If you're booking last-minute international: check both departure time and total journey time (a cheap 4 AM departure might connect through an inconvenient hub and add 6 hours). The net value of the 'cheaper' ticket can evaporate with connection time and logistics.
Bottom line: when to set your alarm for the cheap early flight
Set it when all of these are true: you're on a high-frequency domestic trunk route, you're booking 12–48 hours before departure, you can genuinely manage the logistics (pre-booked taxi, metro, or someone dropping you off), and the price gap over the next-cheapest option is at least ₹1,500–₹2,000. For smaller gaps, the extra hassle usually isn't worth it.
Don't count on the off-peak discount to rescue you if the route is thin (one or two daily flights), if you're flying on a long weekend or festival-adjacent date, or if you need to book less than 12 hours before departure — by that point, the remaining inventory is priced to extract maximum revenue regardless of departure time.
For getting to the cheapest last-minute option quickly: FlightGPT's AI search is the fastest way to scan across carriers and departure times without clicking through multiple OTA tabs. See also: last-minute India–Dubai tips and what you're owed if the early-morning flight gets cancelled.
Frequently asked questions
How much cheaper are 5–7 AM flights compared to midday departures when booked last-minute?
On high-frequency trunk domestic routes (Delhi–Mumbai, Bangalore–Mumbai), the gap at 24-hour notice is typically in the range of 8–18%. On less-served routes or during peak travel periods, the gap is smaller or negligible. The bigger discounts (20–30%) are more reliably seen on advance bookings, not last-minute ones.
Are late-night flights cheaper last-minute than early morning flights?
Both tend to sit below midday pricing, but neither is consistently cheaper than the other. On any given route and day, either the midnight or the 6 AM slot may be priced lower — compare both on a live search. Early morning has the advantage of avoiding late-night taxi surges and arriving at a usable hour.
Is it worth booking a 6 AM IndiGo flight to save ₹800 over a 10 AM departure?
Probably not. The taxi, potential missed sleep, and general hassle have real cost and inconvenience value. A saving in the range of ₹1,500–₹2,000 or more starts to make the trade-off worthwhile for most people; below that, the comfort difference usually isn't worth it.
Do early-morning flight discounts apply on Akasa Air as well?
Yes — Akasa Air uses yield management similar to IndiGo. Their early morning departures on routes they serve (Delhi–Mumbai, Bangalore–Delhi, and others) do tend to be priced below peak-hour slots. Akasa is worth checking specifically on routes they compete on, as their overall pricing is competitive.
What's the best way to find the cheapest departure time on a last-minute booking?
Use FlightGPT to search with flexible departure times and sort by price to see how the day's inventory is priced across time slots.

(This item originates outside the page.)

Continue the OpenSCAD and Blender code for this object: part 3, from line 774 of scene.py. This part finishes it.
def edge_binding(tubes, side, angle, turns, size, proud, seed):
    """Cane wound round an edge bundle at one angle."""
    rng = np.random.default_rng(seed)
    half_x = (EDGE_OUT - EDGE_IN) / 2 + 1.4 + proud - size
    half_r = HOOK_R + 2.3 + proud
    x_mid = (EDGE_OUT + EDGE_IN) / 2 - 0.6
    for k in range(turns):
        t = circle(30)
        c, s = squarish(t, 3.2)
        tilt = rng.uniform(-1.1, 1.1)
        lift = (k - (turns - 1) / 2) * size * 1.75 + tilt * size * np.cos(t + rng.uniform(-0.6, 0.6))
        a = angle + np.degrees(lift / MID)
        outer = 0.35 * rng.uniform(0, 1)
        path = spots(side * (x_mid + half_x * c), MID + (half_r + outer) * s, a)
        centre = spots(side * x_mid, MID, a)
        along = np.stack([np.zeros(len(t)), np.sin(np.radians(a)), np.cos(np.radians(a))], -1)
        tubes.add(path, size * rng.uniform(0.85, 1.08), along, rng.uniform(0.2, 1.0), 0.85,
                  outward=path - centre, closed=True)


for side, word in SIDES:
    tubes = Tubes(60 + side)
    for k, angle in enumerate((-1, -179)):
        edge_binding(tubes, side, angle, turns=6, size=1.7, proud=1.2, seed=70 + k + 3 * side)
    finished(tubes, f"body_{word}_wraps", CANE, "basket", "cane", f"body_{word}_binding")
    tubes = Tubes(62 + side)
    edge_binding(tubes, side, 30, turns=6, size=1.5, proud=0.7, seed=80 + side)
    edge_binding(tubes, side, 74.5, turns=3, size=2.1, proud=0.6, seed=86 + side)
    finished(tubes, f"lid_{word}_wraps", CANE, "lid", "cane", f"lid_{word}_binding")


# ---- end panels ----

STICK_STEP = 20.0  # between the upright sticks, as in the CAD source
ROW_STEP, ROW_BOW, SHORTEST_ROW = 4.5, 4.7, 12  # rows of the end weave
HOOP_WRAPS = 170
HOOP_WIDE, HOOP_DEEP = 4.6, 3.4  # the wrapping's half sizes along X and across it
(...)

Then compare the top 3–4 cheapest options to see what departure times they correspond to. This takes about 2 minutes and tells you whether a meaningful off-peak discount exists on that specific route and day.
Do airlines price early morning flights higher on certain routes?
Yes — on routes with heavy business traffic, some early morning slots (the 'milk run' 6:30–7:30 AM departures that businesspeople prefer) can actually be priced at or above midday rates. The real off-peak cheap slots are the very early early (5–6 AM) and the overnight departures, not the pleasant 7 AM slots that everyone actually wants.